The thing is if you are an experimenter, and DSP is your trip then you are probably better off grabbing an eval board from Ti or AD and running the code on a real DSP core rather then a PC (for all their superficial attraction), there is just too much else going on with the PC, and you control far too little of it. This is arguably less of a problem for an individual experimenter, but becomes a killer when you have to try to support a product on hardware you do not control, with arbitrary drivers (which are notorious for being buggy crap on all operating systems), and random other applications. There is a reason technical support is a job that is feared. If windows had a soft RT scheduling class like say the posix FIFO scheduler class then at least some of the pain would go away, but as far as I can see the nearest thing is the "Multimedia" scheduling class, not really the same thing.

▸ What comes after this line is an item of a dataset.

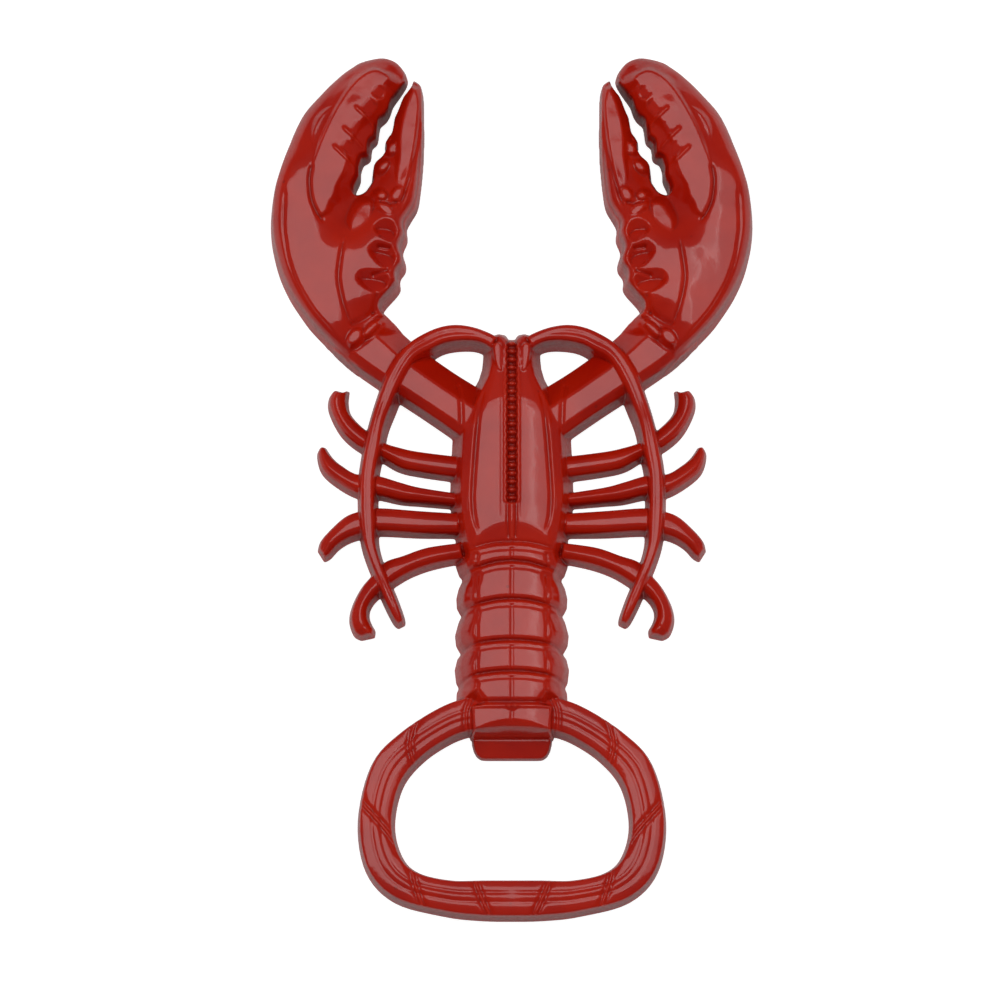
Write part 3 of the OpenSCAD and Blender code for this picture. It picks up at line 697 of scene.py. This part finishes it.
def lip(relief):
    """The lip that hooks under a cap: a low tongue behind the boss, sloping down to its edge."""
    def top(x, y):
        return LIP_TOP - LIP_SLOPE * np.maximum(LIP_BEND - y, 0)

    relief.join_outline("cap_lip", mirrored(LIP_OUTLINE), top, 0.5, 0.3)


def sculpt():
    relief = Relief()
    for add_part in (spine, spine_details, lip, arm, legs, antenna, ring, claw, beads):
        add_part(relief)
    return relief


# ---- From the relief to closed meshes
# How far the foot of every wall is rounded where it meets the flat back.
FOOT_ROUND = 0.35


class Surface:
    """The skin of the whole casting as a field that is 0 on it and positive inside, in drawn millimetres."""

    def __init__(self, relief):
        half = relief.height[:, : relief.middle + 1]
        self.height = np.hstack([half, half[:, -2::-1]])
        self.soften()
        self.origin = np.array([-HALF_WIDTH, -HALF_LENGTH])
        self.rows, self.cols = self.height.shape
        slope_y, slope_x = np.gradient(self.height, STEP)
        self.scale = 1 / np.sqrt(1 + slope_x**2 + slope_y**2)

    def soften(self):
        """Rounds every edge a little, as a coat of enamel does."""
        for axis in (0, 0, 0, 1, 1, 1):
            height = self.height
            self.height = (np.roll(height, 1, axis) + 2 * height + np.roll(height, -1, axis)) / 4

    def sample(self, grid, x, y):
        """Bilinear reading of a grid at places."""
        u = np.clip((x - self.origin[0]) / STEP, 0, self.cols - 1.001)
        v = np.clip((y - self.origin[1]) / STEP, 0, self.rows - 1.001)
        i, j = u.astype(int), v.astype(int)
        u, v = u - i, v - j
        low = grid[j, i] * (1 - u) + grid[j, i + 1] * u
        high = grid[j + 1, i] * (1 - u) + grid[j + 1, i + 1] * u
        return low * (1 - v) + high * v

    def field(self, points):
        """The field at points: roughly the distance to the surface."""
        x, y, z = points.T
        upper = (self.sample(self.height, x, y) - z) * self.sample(self.scale, x, y)
        return smooth_min(upper, z, FOOT_ROUND)

    def gradient(self, points):
        """The field's slope along x, y and z."""
        reach = STEP * 0.5
        rises = [self.field(points + step) - self.field(points - step) for step in reach * np.eye(3)]
        return np.array(rises).T / (2 * reach)

    def hollowness(self, points, reach=0.4):
        """How hollow the surface is at each point: 0 where flat, positive in creases, negative on edges."""
        around = np.zeros(len(points))
        for step in reach * np.vstack([np.eye(3), -np.eye(3)]):
            around += self.field(points + step)
        return around / (6 * reach)

    def skin(self):
        """A fine mesh of quads on the surface: points and faces."""
        height = self.height[::VOXEL_STEPS, ::VOXEL_STEPS].T
        scale = self.scale[::VOXEL_STEPS, ::VOXEL_STEPS].T
        levels = np.arange(UNDER, FULL_HEIGHT, VOXEL)
        field = smooth_min((height[:, :, None] - levels) * scale[:, :, None], levels, FOOT_ROUND)
        far = 3 * VOXEL
        grid = openvdb.FloatGrid(far)
        grid.copyFromArray(np.ascontiguousarray(np.clip(-field, -far, far), np.float32))
        points, faces = grid.convertToQuads(0.0)
        points = points[:, :3] * VOXEL + np.array([*self.origin, levels[0]])
        return self.settle(points), faces.astype(int)

    def settle(self, points):
        """Moves points along the field's slope onto the surface."""
        for _ in range(3):
            slope = self.gradient(points)
            push = -self.field(points) / np.maximum((slope**2).sum(1), 0.05)
            points = points + slope * np.clip(push, -VOXEL, VOXEL)[:, None]
        return points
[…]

Does Flex actually document their wire protocol to allow independent development? I didn't think they did (One of the things that put me off the idea of getting one), sorry but I want the wire protocol, the source to the control program running on the hardware, and any relevant Verilog or VHDL source code for the FPGAs (Oh and a complete set of schematics). I like to experiment, and not having these things tends sooner or later to stop you from making the radio do whatever you want. I am ***VERY*** tempted by a USRP from Ettus research however (Up to 25Mhz bandwidth over Gig E, very cool, but not cheap).
I am thinking of doing something like a pic or avr with a simple keyer and controls to vary the relevant latency values, so some experiments could actually be done with the CW keying question, but I suspect that good data needs more samples then I can easily obtain.
Regards, Dan.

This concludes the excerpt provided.